Tu Tarzan, noi Jane
[di Ernesto Giacomino]
Poi dicono: lo stallo, il degrado, le opere incompiute. Macché. Non se ne parla, ma Battipaglia si appresta a entrare nel Guinnes dei Primati per aver realizzato il bonsai più grande del mondo: non la miniaturizzazione di un singolo albero o pianta, ma di un’intera savana. Tu arrivi lì, giri, circumnavighi, e via via sulla sinistra eccoti un panorama che nemmeno quei quattro sfigati sulle macchinine di Jurassik Park: tutto un tripudio di canne, felci, rovi, gramigne, parassiti, vipere e cornacchie. E non è detto non ci sia transitato pure un T-Rex, là in mezzo: solo che, essendo anche lui bonsai, sarà finito nello stomaco della prima pantegana affamata.
Tutto in poco più d’un chilometro quadro, nevvero: la rotonda all’uscita dell’autostrada. Ché in fondo, diciamocelo, la genialata è stata proprio quella: piazzarla là, cotanta opera d’arte, di modo che i viandanti ne avessero facile accesso e visione non appena varcata la soglia della città.
Fortuna che è andata così, almeno c’è l’attrazione turistica. Metti ci avessero davvero costruito quello che andavano decantando, parchi e verde attrezzato e mini-centro commerciale: sai la confusione. Un impatto così tranquillo, lindo, ordinato, avrebbe destabilizzato i bagnanti in rotta per il Cilento: ma che è, la Svizzera? E come ci siamo capitati, qua? Maledetto il nonno quando ha insistito che sapeva una scorciatoia.
La verità è che nonostante la costruzione recente, l’adozione dei “più moderni e sicuri sistemi edificatori”, le medagliette in petto autodatesi dai vari amministratori locali che proclamano di averne accelerato la realizzazione (saranno duecento, ad oggi), non c’è niente, in questa città, che mi sappia di più arrangiato, arruffato e approssimativo del nuovo svincolo autostradale. Segnaletica scarsa e provvisoria, la corsia d’uscita per il centro con una discesa d’una pendenza indecente e senza un accenno di canalizzazione, l’altra in direzione Paestum ingolfata in partenza dall’innesto kamikaze della rampa dalla rotatoria.

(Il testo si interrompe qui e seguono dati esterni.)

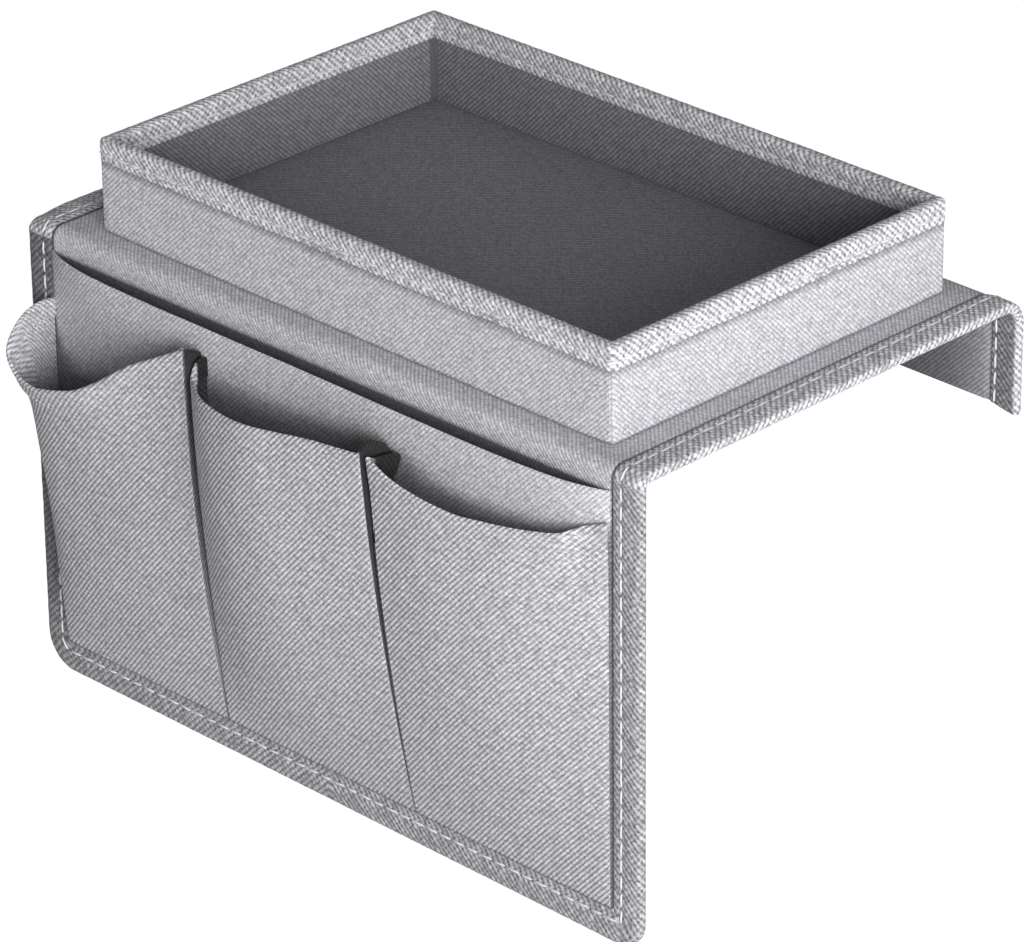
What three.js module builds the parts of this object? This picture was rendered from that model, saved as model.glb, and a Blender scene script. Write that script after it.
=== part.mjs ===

Pare come se per anni (decenni), si sia stati lì minuziosi a misurare con goniometro e compasso per poi, in fretta e furia, ritagliare con l’accetta.
L’escrescenza del paradosso, il totem simbolico di questo “sbrighiamoci e ricopriamo” alla fine, è proprio lì: la rotonda. Enorme e smisurata, triste eredità di un tentativo passato e smorzato dai bollori giustizialisti dei predicatori della neonata Seconda Repubblica, in tutto ‘sto bailamme di restyling e polvere nascosta sotto i tappeti è stata semplicemente ignorata. Anzi: sedotta e abbandonata, atteso che per mesi è venuta comoda per imbottirla di calcinacci e materiali di scarto. Poi, a cose sgomberate e imprese smammate, pasturizzata a crescita vegetale autoctona come natura crea.
Il problema, come sempre, è l’invisibilità. Nessuno vede, nessuno se ne accorge, nessuno commenta. Nessuno s’imbarazza, se la sedicente città capofila della Piana del Sele è annunciata ai visitatori da un immondezzaio d’erbaccia senza controllo. In fondo, come si fa per gli alberghi, stiamo attenti a che l’anticamera sappia qualificarci. Hai visto mai che poi, approfondendo, ci rimangano male.